Vor gut 10 Jahren untersuchte die Willow-Creek-Gemeinde in Chicago, wie weit ihre Gemeindeglieder durch Gottesdienste und Predigten geistlich gewachsen seien. Dabei zeigte sich, dass die Mitglieder keineswegs automatisch durch die ausgezeichneten Gemeindeangebote innerlich gewachsen waren. Erschreckenderweise äußerte sogar ein Großteil der Mitglieder die Ansicht, schon lange nicht mehr geistlich zu wachsen. Als man diesen Umstand genauer unter die Lupe nahm, stellte sich heraus: Diese Personengruppe hatten die gute biblische Lehre Woche um Woche gehört und es dabei belassen. Anders bei denen, die geistlich gereift waren. Sie begannen selbst, die Bibel intensiv zu studieren, trafen sich mit anderen Christen in Zweierschaften zum Gebet und zum Austausch und richteten ihr Alltagsleben entschlossen nach Jesus aus. Das sah auch Paulus als das Geheimnis für geistliches Wachstum an, als er schrieb (Kolosser 1, 9-10): „Wir beten, dass ihr erfüllt werdet mit der Erkenntnis seines Willens …, um des Herrn würdig zu wandeln …“ Die Kurzfassung lautet also: „erkenne und tue“ oder „höre und handle“. Wir sind aufgerufen, das umzusetzen, was wir geistlich erkannt haben.
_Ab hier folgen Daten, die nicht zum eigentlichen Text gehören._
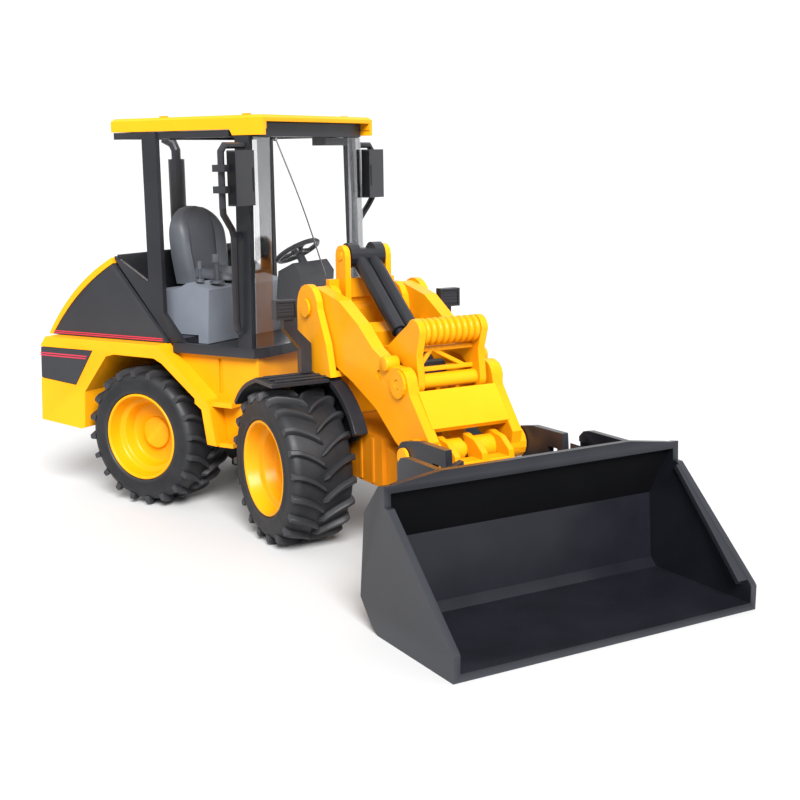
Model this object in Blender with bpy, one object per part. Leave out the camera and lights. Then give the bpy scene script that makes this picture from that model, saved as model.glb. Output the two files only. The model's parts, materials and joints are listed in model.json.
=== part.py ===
"""Toy front loader: an articulated wheel loader with a cab, a lift arm and a bucket.

Every piece is modelled in the straight frame of its own half of the machine, in
millimetres: X forward, Y to the left, Z up from the ground, with the articulation
axis at X = Y = 0. The halves are then placed by parenting: the front half is
steered to its right. The finished model stands on Z = 0, centred on its own box.
"""
import bpy
import bmesh
from math import atan2, cos, degrees, hypot, pi, radians, sin
from mathutils import Matrix, Vector

MM = 0.001
GAP = 0.3                      # clearance between neighbouring pieces

# Driving dimensions, millimetres and degrees
STEER = -29.35                 # rest angle of the front half about the articulation pin
TYRE_R = 33.0
TYRE_IN, TYRE_OUT = 24.6, 53.3  # inner and outer side planes of a tyre, from the middle
RIM_R = 20.6
REAR_AXLE_X = -61.2
FRONT_AXLE_X = 61.9
AXLE_R = 2.6
LUGS = 20                      # lugs on each side of a tyre
LUG_LEAD = 14.0                # turn of a lug between the middle and the shoulder
BODY_HALF = 53.0               # half width of the fenders
DECK_Z = 77.3                  # top of the rear body
BASE_Z = 73.3                  # top of the cab base
CAB_HALF = 44.3                # half width of the cab at the roof
SILL_HALF = 46.8               # half width of the cab at the sill
ROOF_Z = 179.5
ROOF_UNDER = 173.5
FRONT_UNDER = 176.6            # underside of the roof over the windshield
SILL_Z = 78.0                  # top of the cab's sill
FLOOR_Z = 75.4                 # top of the cab's floor inside the sill
RAIL_Z = 170.2                 # underside of the rails that carry the roof
GLASS_X = 5.9                  # outer face of the windshield
LIFT = (56.0, 98.5)            # lift pivot, X and Z in the front half
TILT = (123.5, 74.8)           # pivot of the tilt crank
COUPLER = (137.5, 49.6)        # pivot of the quick coupler
CYL_TOP = (56.0, 119.5)        # upper pivot of the twin cylinder
CYL_LOW = (109.0, 76.5)        # lower pin of the twin cylinder, on the arm
LINK = (-4.5, -6.5)            # from a pivot to its end of the tilt link
ARM_IN, ARM_OUT = 17.8, 24.2   # the arm's faces at the lift pivot
BUCKET_HALF = 63.8
FLOOR_LIP = 2.8                # thickness of the bucket's floor
STEERING = (-8.0, 4.0, 117.5)  # centre of the steering wheel
STEERING_TILT = 30.0
MIRROR_Y = 60.0                # upright tube of a mirror bracket
MIRROR_X = -1.0

COLOURS = {
    "yellow": ((0.93, 0.45, 0.01), 0.35, 0.0),
    "black": ((0.018, 0.018, 0.020), 0.45, 0.0),
    "charcoal": ((0.030, 0.031, 0.036), 0.40, 0.0),
    "tyre": ((0.022, 0.023, 0.024), 0.70, 0.0),
    "grey": ((0.12, 0.135, 0.155), 0.50, 0.0),
    "steel": ((0.30, 0.31, 0.33), 0.30, 1.0),
    "clear": ((0.85, 0.88, 0.90), 0.05, 0.0),
}


# ---------------------------------------------------------------- building blocks

def clear_scene():
    for old in list(bpy.data.objects):
        bpy.data.objects.remove(old, do_unlink=True)


def make_material(name):
    colour, roughness, metallic = COLOURS[name]
    material = bpy.data.materials.new(name)
    material.use_nodes = True
    shader = material.node_tree.nodes["Principled BSDF"]
    shader.inputs["Base Color"].default_value = (*colour, 1.0)
    shader.inputs["Roughness"].default_value = roughness
    shader.inputs["Metallic"].default_value = metallic
    if name == "clear":
        shader.inputs["Transmission Weight"].default_value = 0.9
    return material


def solid(bm):
    """An unnamed object from a bmesh in millimetres, with its faces pointing out."""
    bmesh.ops.remove_doubles(bm, verts=bm.verts, dist=0.0001)
    bmesh.ops.recalc_face_normals(bm, faces=bm.faces)
    bmesh.ops.scale(bm, vec=(MM, MM, MM), verts=bm.verts)
    mesh = bpy.data.meshes.new("work")
    bm.to_mesh(mesh)
    bm.free()
    obj = bpy.data.objects.new("work", mesh)
    bpy.context.scene.collection.objects.link(obj)
    return obj


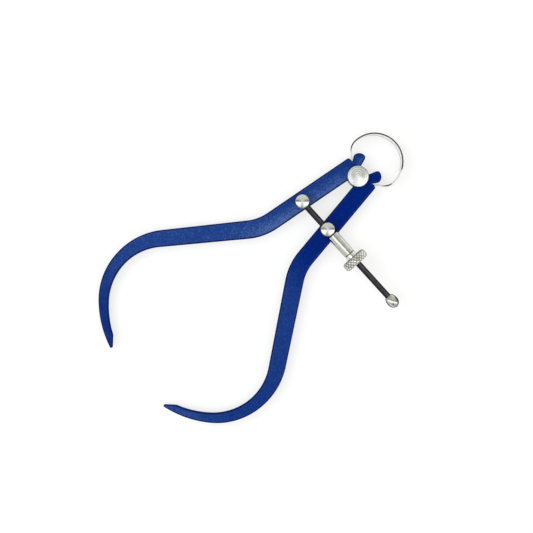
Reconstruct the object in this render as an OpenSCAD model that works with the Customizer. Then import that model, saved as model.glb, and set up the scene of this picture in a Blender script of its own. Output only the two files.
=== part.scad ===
// Outside spring caliper, 150 mm size, lying flat.
// Origin on the fulcrum's axis, at the underside of its lower cap. The legs point to -Y, the bow
// spring to +Y, and the adjusting screw lies along X with its ball end at +X.
// The right leg is drawn, and the left leg is its mirror image.

/* [Legs] */
// Thickness of the leg strip
leg_t = 3.5; // [2.5:0.1:4]
// Width of the strip along the shank
shank_w = 9.3; // [8.5:0.1:10]
// Width of the strip where the bowed part begins
arm_w = 8.5; // [7.5:0.1:9.5]
// Width of the strip at the widest place of the bow
belly_w = 6.6; // [5.5:0.1:7.5]
// Width of the strip at the bevel of the contact point
hook_w = 3.4; // [3:0.1:4.2]
// Length of the straight shank below the fulcrum
shank_l = 47.6; // [46:0.1:50]
// Angle of the shank to the caliper's centre line
shank_a = 8; // [7:0.1:9]
// Centre-line radius of the elbow below the posts
elbow_r = 27; // [22:1:32]
// Angle of the straight arm to the caliper's centre line
arm_a = 36.4; // [34:0.1:38]
// Length of the straight arm
arm_l = 44.5; // [40:0.5:48]
// Centre-line radius of the bow
belly_r = 32.3; // [30:0.1:36]
// Angle at which the bow passes into the flatter hook
hook_a = -46.4; // [-50:0.1:-42]
// Centre-line radius of the hook
hook_r = 51; // [45:1:60]
// Angle of the hook at its contact point
tip_a = -73.2; // [-76:0.1:-70]
// Radius of the rounded contact point
tip_r = 0.55; // [0.4:0.05:0.8]
// Length of the bevel on the inner side of the contact point
bevel_l = 5.2; // [4:0.1:7]

/* [Fulcrum] */
// Radius of the barrel that the legs turn on
barrel_r = 3.2; // [2.8:0.1:3.6]
// Radius of the turned head
head_r = 5.4; // [5:0.1:6]
// Height of the turned head
head_h = 2.1; // [1.6:0.1:2.6]
// Radius of the lower cap
cap_r = 5.25; // [5:0.05:6]
// Height of the lower cap
cap_h = 1.9; // [1.6:0.1:2.4]

/* [Bow spring] */
// Centre-line radius of the ring
bow_r = 14.2; // [13.5:0.1:15]
// Thickness of the strip
bow_t = 0.9; // [0.7:0.1:1]
// Height of the strip at the top of the ring
bow_h = 7; // [5:0.1:7.2]
// Height of the strip where it enters the notches
bow_end_h = 3.2; // [2.6:0.1:4]
// Distance of the ring's centre above the fulcrum
bow_y = 11.2; // [11:0.1:11.6]

/* [Posts] */
// Distance of each post from the caliper's centre line
post_x = 9.5; // [9.4:0.1:10]
// Distance of each post below the fulcrum
post_y = 29.7; // [28:0.1:31]
// Radius of a post
post_r = 3.45; // [3.35:0.05:3.8]
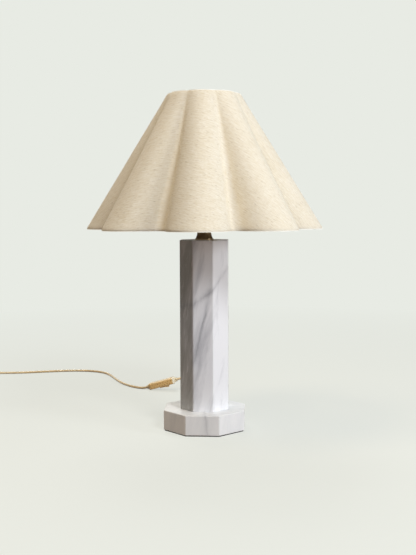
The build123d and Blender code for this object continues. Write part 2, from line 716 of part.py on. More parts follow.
def switch_room():
    """The hollow inside the two shells, and the holes in the ends for the sleeves."""
    room = Box(
        SWITCH_LENGTH - 2 * SWITCH_SLEEVE_INSIDE,
        SWITCH_WIDTH - 2 * SWITCH_WALL,
        SWITCH_THICKNESS - 2 * SWITCH_WALL,
    )
    room = fillet(room.edges().filter_by(Axis.Z), SWITCH_CORNER - SWITCH_WALL)
    return room + Rot(0, 90, 0) * Cylinder(SWITCH_SLEEVE_DIAMETER / 2, 2 * SWITCH_LENGTH)


def half_space():
    """A block that takes in one of the two shells."""
    return Box(2 * SWITCH_LENGTH, 2 * SWITCH_WIDTH, SWITCH_THICKNESS)


def screw_places():
    return [
        Pos(-SCREW_SPACING / 2, SCREW_SIDE, 0),
        Pos(SCREW_SPACING / 2, -SCREW_SIDE, 0),
    ]


def rocker_window():
    size = (ROCKER_LENGTH + 2 * ROCKER_PLAY, ROCKER_WIDTH + 2 * ROCKER_PLAY)
    return Pos(ROCKER_OFFSET, 0, 0) * extrude(Rectangle(*size), SWITCH_THICKNESS)


def rocker_pin_blank(diameter, length):
    return Pos(ROCKER_OFFSET, 0, ROCKER_PIN_HEIGHT) * Rot(90, 0, 0) * Cylinder(diameter / 2, length)


def switch_front_shell():
    """The half with the rocker. Two posts take the screws and two cheeks carry the rocker's pin."""
    half = switch_blank() & Pos(0, 0, HALF_THICKNESS) * half_space()
    shell = half - switch_room()
    for place in screw_places():
        post = place * extrude(Circle(SCREW_HEAD_DIAMETER / 2), HALF_THICKNESS - SWITCH_WALL)
        shell += post
    cheek_gap = ROCKER_WIDTH / 2 + ROCKER_PLAY
    cheek_wide = ROCKER_PIN_LENGTH / 2 - cheek_gap
    for side in (-1, 1):
        cheek = Box(CHEEK_LENGTH, cheek_wide, HALF_THICKNESS - CHEEK_SHORTER, align=ON_FLOOR)
        shell += Pos(ROCKER_OFFSET, side * (cheek_gap + cheek_wide / 2), CHEEK_LIFT) * cheek
    shell -= rocker_window()
    shell -= rocker_pin_blank(ROCKER_PIN_DIAMETER, ROCKER_PIN_LENGTH)
    for place in screw_places():
        shell -= place * Cylinder(SCREW_DIAMETER / 2, 2 * (HALF_THICKNESS - SWITCH_WALL))
    return SWITCH.location * shell


def switch_back_shell():
    """The half with the countersunk screw holes; it lies uppermost."""
    half = switch_blank() & Pos(0, 0, -HALF_THICKNESS) * half_space()
    shell = half - switch_room()
    for place in screw_places():
        boss = extrude(Circle(SCREW_HEAD_DIAMETER / 2 + BOSS_WALL), HALF_THICKNESS - BOSS_START)
        shell += place * Pos(0, 0, -HALF_THICKNESS + BOSS_START) * boss
        shell -= place * Cylinder(SCREW_DIAMETER / 2, 3 * SWITCH_THICKNESS)
        shell -= place * Pos(0, 0, -HALF_THICKNESS) * Cylinder(
            SCREW_HEAD_DIAMETER / 2 + SLIP / 2, 2 * (SCREW_HEAD_THICKNESS + SCREW_SUNK)
        )
    return SWITCH.location * shell


def switch_screws():
    """Two slotted screws that hold the shells together."""
    seat = -HALF_THICKNESS + SCREW_HEAD_THICKNESS + SCREW_SUNK
    pair = []
    for place in screw_places():
        head = extrude(Circle(SCREW_HEAD_DIAMETER / 2), SCREW_HEAD_THICKNESS)
        slot = Box(2 * SCREW_HEAD_DIAMETER, SLOT_WIDTH, 2 * SCREW_SLOT_DEPTH)
        head = Pos(0, 0, seat - SCREW_HEAD_THICKNESS) * (head - slot)
        shank = Pos(0, 0, seat) * extrude(Circle(SCREW_DIAMETER / 2), HALF_THICKNESS - SWITCH_WALL - seat)
        pair.append(SWITCH.location * place * (head + shank))
    return pair


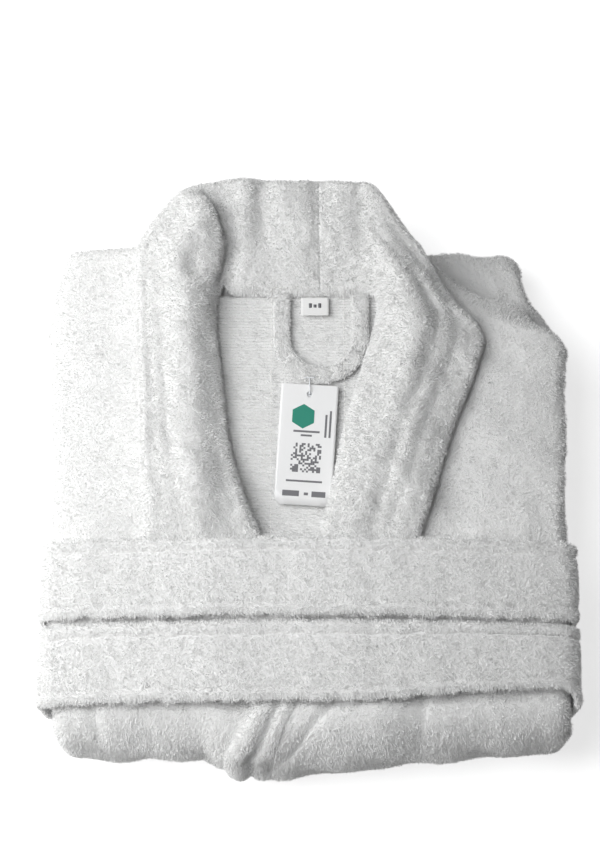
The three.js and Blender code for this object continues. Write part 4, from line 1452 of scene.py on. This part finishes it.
neck_stitches = [
    stitch_row("left_neck_stitches", neck_line(left_top), "root", "white_terry"),
    stitch_row("right_neck_stitches", neck_line(right_top), "root", "white_terry"),
]
label_low, label_high = box_mm("size_label")
label_face = (label_low[2] + label_high[2]) / 2 + LABEL_CLOTH / 2 + 0.35


def label_edge(x):
    y = np.linspace(label_high[1] - 0.5, label_high[1] - 3.5, 6)
    return np.stack([0 * y + x, y, 0 * y + label_face], axis=-1)


label_stitches = [
    stitch_row(f"label_{side}_stitches", label_edge(x), "size_label", "woven_label", 1.4, 1.1, 0.16)
    for side, x in (("left", label_low[0] + 1.2), ("right", label_high[0] - 1.2))
]


BLOCK_WIDTH = 2.2
BLOCK_HEIGHTS = [5.0, 3.2, 5.0]
BLOCK_PITCH = 3.4
BLOCK_FACES = np.array([[0, 1, 2, 3], [7, 6, 5, 4], [0, 4, 5, 1], [1, 5, 6, 2], [2, 6, 7, 3], [3, 7, 4, 0]])


def label_mark():
    """A generic woven mark: three plain blocks that spell nothing."""
    y = label_low[1] + 7.0
    along = (label_high[1] - y) / (label_high[1] - label_low[1])
    z = label_face + LABEL_CURL * along**2 - 0.05
    parts = []
    for k, height in enumerate(BLOCK_HEIGHTS):
        x = (label_low[0] + label_high[0]) / 2 + (k - 1) * BLOCK_PITCH
        corners = np.array([[-1, -1], [1, -1], [1, 1], [-1, 1]]) * np.array([BLOCK_WIDTH, height]) / 2
        flat = np.concatenate([corners + np.array([x, y]), np.full((4, 1), z)], axis=1)
        parts.append((np.concatenate([flat, flat - np.array([0, 0, 0.5])]), BLOCK_FACES))
    return new_piece("label_mark", *join_parts(parts), "size_label", "woven_label", grey_ink)


mark = label_mark()
stitch_rows = [belt_stitches, *neck_stitches, *label_stitches]
print("stitches:", [piece.name for piece in stitch_rows], "and", mark.name)

# %% [markdown]
# ## The end
# Every piece of the robe is built. The collar halves, the facings and the belt are doubled cloth.


print("all pieces built")
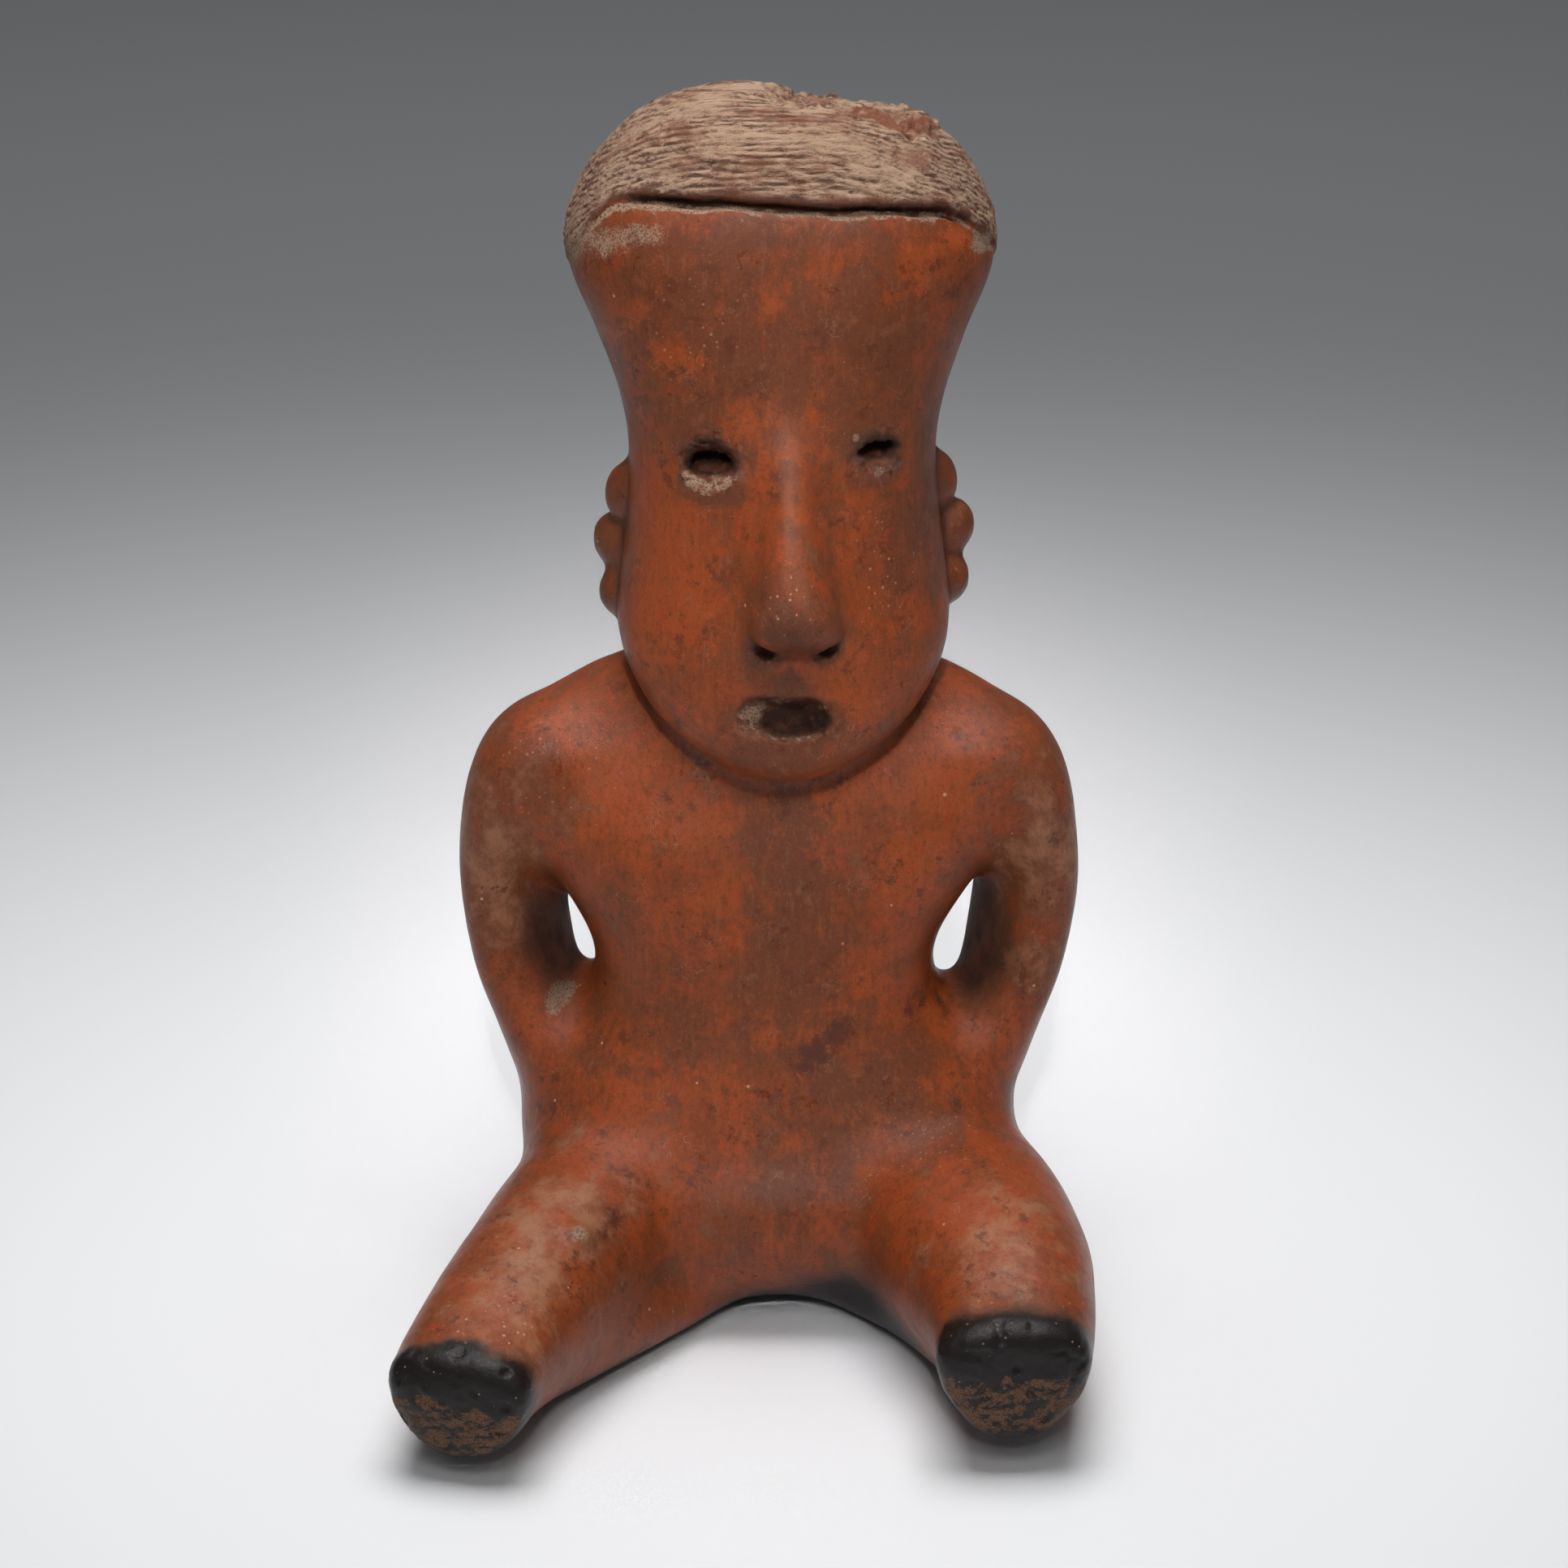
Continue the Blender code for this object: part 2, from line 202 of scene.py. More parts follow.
@dataclass
class Skin:
    """The surface that the hands shaped, as arrays: points and normals in millimetres, and its edges."""

    points: np.ndarray
    normals: np.ndarray
    edges: np.ndarray

    head_shift: float = 3.4
    head_turn: float = math.radians(3.0)

    @classmethod
    def read(cls, mesh: bpy.types.Mesh) -> "Skin":
        """Read a mesh.

        Args:
            mesh: The mesh, in metres.

        Returns:
            Its skin, in millimetres.
        """
        points = np.empty(len(mesh.vertices) * 3, np.float32)
        mesh.vertices.foreach_get("co", points)
        edges = np.empty(len(mesh.edges) * 2, np.int32)
        mesh.edges.foreach_get("vertices", edges)
        skin = cls(points.reshape(-1, 3).astype(float) / MM, np.empty(0), edges.reshape(-1, 2))
        skin.turn_out(mesh)
        return skin

    def turn_out(self, mesh: bpy.types.Mesh) -> None:
        """Write the points back to their mesh and take its normals again.

        Args:
            mesh: The mesh that this skin was read from.
        """
        mesh.vertices.foreach_set("co", (self.points * MM).astype(np.float32).ravel())
        mesh.update()
        normals = np.empty(len(mesh.vertices) * 3, np.float32)
        mesh.vertex_normals.foreach_get("vector", normals)
        self.normals = normals.reshape(-1, 3).astype(float)

    def in_head(self) -> np.ndarray:
        """Give the points as the head's own measures have them, facing straight forward."""
        c, s = math.cos(self.head_turn), math.sin(self.head_turn)
        x, y = self.points[:, 0] - self.head_shift, self.points[:, 1]
        return np.column_stack((c * x + s * y, c * y - s * x, self.points[:, 2]))

    def mean_of_neighbours(self, values: np.ndarray) -> np.ndarray:
        """Average a value over the points next to each point.

        Args:
            values: One value or row for each point.

        Returns:
            The averages.
        """
        a, b = self.edges.T
        count = np.bincount(a, minlength=len(values)) + np.bincount(b, minlength=len(values))
        columns = values.reshape(len(values), -1).T
        sums = [
            np.bincount(a, c[b], minlength=len(values)) + np.bincount(b, c[a], minlength=len(values))
            for c in columns
        ]
        return (np.array(sums) / np.maximum(count, 1)).T.reshape(values.shape)

    def relax(self, rounds: int, share: np.ndarray | float) -> None:
        """Smooth the skin.

        Args:
            rounds: How many times each point moves towards its neighbours' middle.
            share: How far it moves each time, for all points or for each.
        """
        weight = np.broadcast_to(share, len(self.points))[:, None]
        for _ in range(rounds):
            self.points += weight * (self.mean_of_neighbours(self.points) - self.points)

    def raise_by(self, heights: np.ndarray) -> None:
        """Move the points out along their normals.

        Args:
            heights: How far each moves, in millimetres.
        """
        self.points += self.normals * heights[:, None]

    def sunk(self, rounds: int) -> np.ndarray:
        """Tell how far each point lies below the smooth surface round it.

        Args:
            rounds: How wide that surface is, in rounds of smoothing.

        Returns:
            The depth in millimetres, negative on a ridge.
        """
        smooth = self.points.copy()
        for _ in range(rounds):
            smooth += 0.5 * (self.mean_of_neighbours(smooth) - smooth)
        return np.einsum("ij,ij->i", smooth - self.points, self.normals)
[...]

Ich stelle mir Wanderer vor, deren Weg plötzlich durch einen tiefen Spalt unterbrochen ist. Um weiterzukommen, muss man von einem Bergvorsprung zum anderen springen. Der Bergführer geht voran. Viele folgen ihm. Ein Wanderer tritt an den Spalt, schaut in die Tiefe, wird kreidebleich und dann geht gar nichts mehr. Da tritt der Bergführer von der anderen Seite an den Spalt, streckt seine Hand aus und sagt: „Komm! Halt dich fest! Vertraue mir! Wag den Schritt!“ Wenn der Wanderer jetzt vertraut, stärkt ihn das enorm, so dass er ermutigt die nächste Herausforderung angeht. So wachsen wir auch in unserer geistlichen Entwicklung, indem wir auf die Stimme Gottes hören und mit Vertrauen antworten.

Die Kurzfassung lautet also: „erkenne und tue“ oder „höre und handle“. Wir sind aufgerufen, das umzusetzen, was wir geistlich erkannt haben.